SHORT TASK:
Both the line containing "addMesh(garment, 'hanger', hangerBar(), blackPlastic);" and the line containing "obj.parent = empty" belong in the answer, along with every line between them; print exactly those.
------------
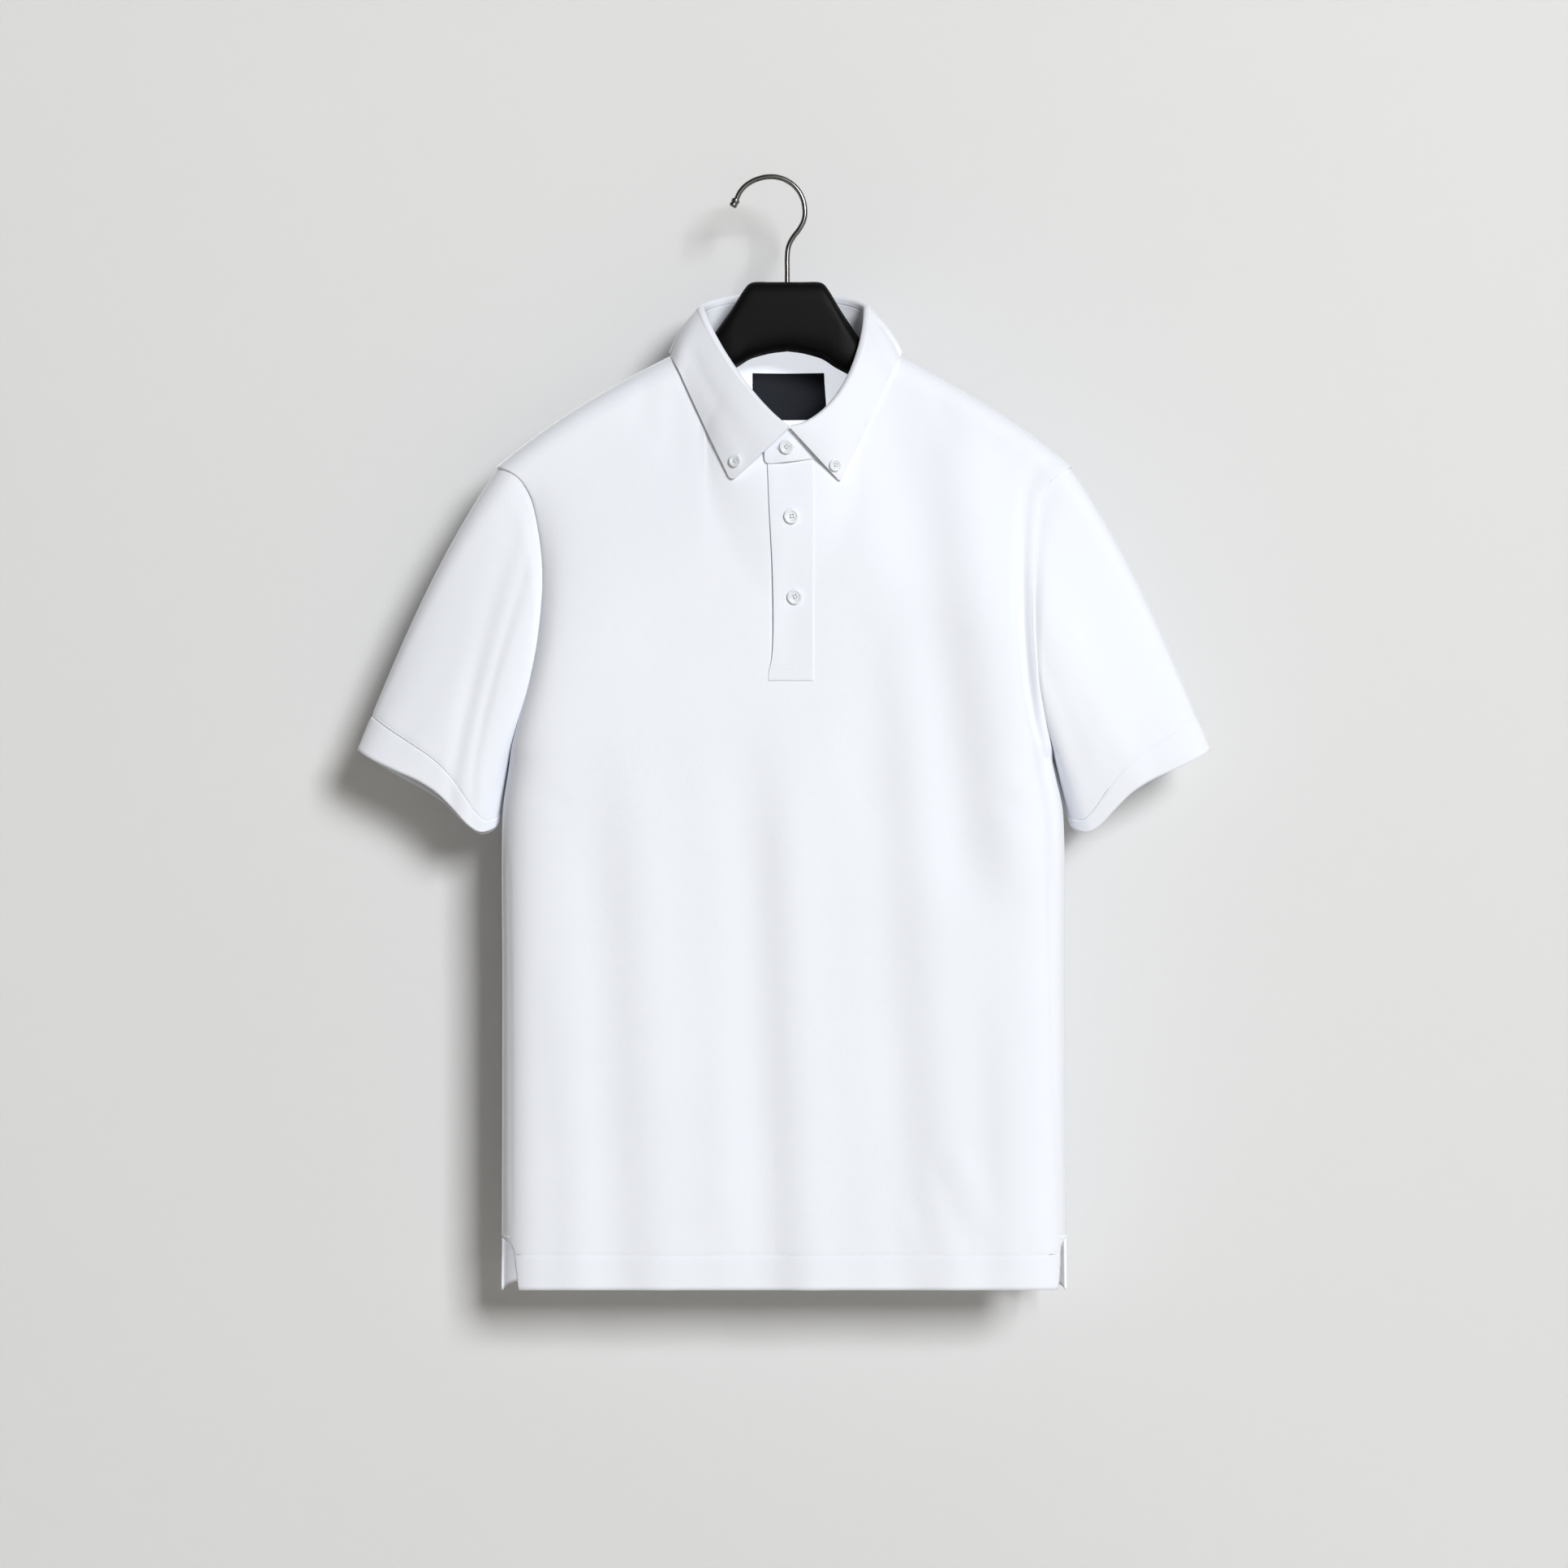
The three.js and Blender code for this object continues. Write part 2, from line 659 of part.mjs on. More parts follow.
// The outward normal of a surface given by two parameters
function surfaceNormal(place, first, second, step) {
  const alongFirst = place(first + step, second).sub(place(first - step, second));
  const alongSecond = place(first, second + step).sub(place(first, second - step));
  const normal = alongFirst.cross(alongSecond).normalize();
  return normal.y > 0 ? normal.negate() : normal;
}

// The hanger as one bar through sections, from the left arm's end to the right one's

function hangerSection(x, top, base, depth, squareness) {
  const corners = 28;
  const middle = (top + base) / 2;
  const halfHeight = (top - base) / 2;
  const power = 2 / squareness;
  return Array.from({ length: corners }, (_, k) => {
    const angle = (2 * Math.PI * (k + 0.5)) / corners;
    const [across, up] = [Math.cos(angle), Math.sin(angle)];
    const y = depth * Math.sign(across) * Math.abs(across) ** power;
    const z = middle + halfHeight * Math.sign(up) * Math.abs(up) ** power;
    return new THREE.Vector3(x, y, z);
  });
}

function hangerBar() {
  const neckStations = [0, 7, 14, 21, 23.5, 26, 27.8, 29.5, 31.8, 34, 37, 40, 43.5, 47, 50, 53, 57.5];
  const armStations = [64, 74, 90, 115, 140, 165, 185, 197];
  const neckRow = (out) => {
    const row = { out };
    for (const column of ['top', 'base', 'depth', 'squareness']) {
      row[column] = readTable(hangerNeck, 'out', out, column);
    }
    return row;
  };
  const arm = (out, scale) => ({ out, height: hanger.armHeight * scale, depth: hanger.armDepth * scale });
  const ends = armTip.map(({ fromEnd, scale }) => arm(hanger.armEnd - fromEnd, scale));
  const half = [...neckStations.map(neckRow), ...armStations.map((out) => arm(out, 1)), ...ends];
  const station = (sign, row) => {
    const shift = hanger.centre * clamp01(1 - row.out / hanger.centreFade);
    const x = sign * row.out + shift;
    const endDrop = hanger.endDrop * ease((row.out - hanger.dropFrom) / hanger.dropOver);
    const top = row.top ?? shoulderLevel(x) - hanger.underCloth - endDrop;
    const base = row.base ?? top - row.height;
    return hangerSection(x, top, base, row.depth, row.squareness ?? hanger.roundness);
  };
  const left = mirrored(half).map((row) => station(-1, row));
  const right = half.slice(1).map((row) => station(1, row));
  return barThrough([...left, ...right]);
}

// The hook's wire, from its open end over the bowl and down to the hanger. World axes.

function hookPath() {
  const bowlCentre = -hook.bowl + hook.wire;
  const arc = Array.from({ length: hook.bowlSteps + 1 }, (_, step) => {
    const degrees = mix(hook.bowlStart, hook.bowlEnd, step / hook.bowlSteps);
    const angle = THREE.MathUtils.degToRad(degrees);
    const reach = hook.bowl * (1 + hook.flare * ease((degrees - hook.flareFrom) / hook.flareOver));
    return new THREE.Vector3(reach * Math.cos(angle), 0, bowlCentre + reach * Math.sin(angle));
  });
  const stem = hookStem.map(({ x, level }) => new THREE.Vector3(x, 0, level));
  return new THREE.CatmullRomCurve3([...arc, ...stem], false, 'centripetal');
}

function hookWire() {
  const section = new THREE.Shape().absarc(0, 0, hook.wire, 0, 2 * Math.PI);
  return new THREE.ExtrudeGeometry(section, { curveSegments: 5, steps: 44, extrudePath: hookPath() });
}

function hookTip() {
  const { tipRadius: radius, tipLength: length } = hook;
  const outline = tipOutline.map(({ out, along }) => new THREE.Vector2(radius * out, length * along));
  const points = [new THREE.Vector2(0, 0), ...outline, new THREE.Vector2(0, length)];
  return new THREE.LatheGeometry(points, 16);
}

function addMesh(group, name, geometry, material) {
  const mesh = new THREE.Mesh(geometry, material);
  mesh.name = name;
  group.add(mesh);
  return mesh;
}

const part = new THREE.Group();
const garment = new THREE.Group();
garment.position.x = shirt.centre;
part.add(garment);

addMesh(garment, 'front', frontPanel(), fabric);
addMesh(garment, 'back', backPanel(), fabric);
addMesh(garment, 'sleeve_left', sleeveTube(-1), fabric);
addMesh(garment, 'sleeve_right', sleeveTube(1), fabric);
addMesh(garment, 'collar_stand', collarStand(), fabric);
addMesh(garment, 'collar_fall', collarFall(), fabric);
addMesh(garment, 'placket_top', placketStrip(-1), fabric);
addMesh(garment, 'placket_under', placketStrip(1), fabric);
addMesh(garment, 'label', neckLabel(), navyCloth);

const placketOut = shirt.wall + shirt.seam;
for (const { name, x, level, radius } of buttons) {
  const place = (first, second) => frontAt(first, second, placketOut);
  addButton(garment, name, radius, place(x, level), surfaceNormal(place, x, level, 4));
}
const { around: standTurn, up: standUp } = standButton;
const standNormal = surfaceNormal(standPoint, standTurn, standUp, 0.02);
addButton(garment, standButton.name, standButton.radius, standPoint(standTurn, standUp), standNormal);
for (const { name, radius, around, way } of pointButtons) {
  addButton(garment, name, radius, leafPoint(around, way), surfaceNormal(leafPoint, around, way, 0.02));
}

addMesh(garment, 'hanger', hangerBar(), blackPlastic);
addMesh(part, 'hook', hookWire(), steel);
const tip = addMesh(part, 'hook_tip', hookTip(), steel);
const path = hookPath();
const outOfEnd = path.getTangent(0).negate();
tip.position.copy(path.getPoint(0)).addScaledVector(outOfEnd, shirt.seam);
tip.quaternion.setFromUnitVectors(new THREE.Vector3(0, 1, 0), outOfEnd);

export default part;
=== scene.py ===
import math

import bpy
import numpy as np
from mathutils import Matrix, Vector


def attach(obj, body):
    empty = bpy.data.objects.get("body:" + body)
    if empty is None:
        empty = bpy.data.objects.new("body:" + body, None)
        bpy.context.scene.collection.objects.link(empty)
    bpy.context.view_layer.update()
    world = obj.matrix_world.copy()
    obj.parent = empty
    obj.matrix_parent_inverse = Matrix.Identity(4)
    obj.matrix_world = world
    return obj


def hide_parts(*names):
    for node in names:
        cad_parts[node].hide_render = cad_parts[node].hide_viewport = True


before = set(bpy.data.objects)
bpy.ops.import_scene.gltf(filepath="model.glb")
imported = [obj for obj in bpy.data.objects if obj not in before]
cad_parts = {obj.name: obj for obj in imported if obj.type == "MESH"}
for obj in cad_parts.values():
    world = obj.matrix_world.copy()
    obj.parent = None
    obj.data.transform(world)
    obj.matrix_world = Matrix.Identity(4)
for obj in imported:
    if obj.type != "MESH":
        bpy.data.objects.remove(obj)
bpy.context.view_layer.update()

# A white polo shirt hung on a black moulded hanger, in front of a pale wall.
# Lengths are millimetres until they become vertices, which are metres.
mm = 0.001


# Camera

camera = {
    "x": 9.6,
    "level": -450.6,  # the middle of the picture is level with the chest
    "distance": 2800,
    "frameWidth": 1159.2,  # what the picture spans, 0.6 mm to each of its 1932 pixels
    "frameAt": 22,  # how far before the shirt's middle that width is measured
    "sensor": 36,
}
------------
RESULT:
addMesh(garment, 'hanger', hangerBar(), blackPlastic);
addMesh(part, 'hook', hookWire(), steel);
const tip = addMesh(part, 'hook_tip', hookTip(), steel);
const path = hookPath();
const outOfEnd = path.getTangent(0).negate();
tip.position.copy(path.getPoint(0)).addScaledVector(outOfEnd, shirt.seam);
tip.quaternion.setFromUnitVectors(new THREE.Vector3(0, 1, 0), outOfEnd);

export default part;
=== scene.py ===
import math

import bpy
import numpy as np
from mathutils import Matrix, Vector


def attach(obj, body):
    empty = bpy.data.objects.get("body:" + body)
    if empty is None:
        empty = bpy.data.objects.new("body:" + body, None)
        bpy.context.scene.collection.objects.link(empty)
    bpy.context.view_layer.update()
    world = obj.matrix_world.copy()
    obj.parent = empty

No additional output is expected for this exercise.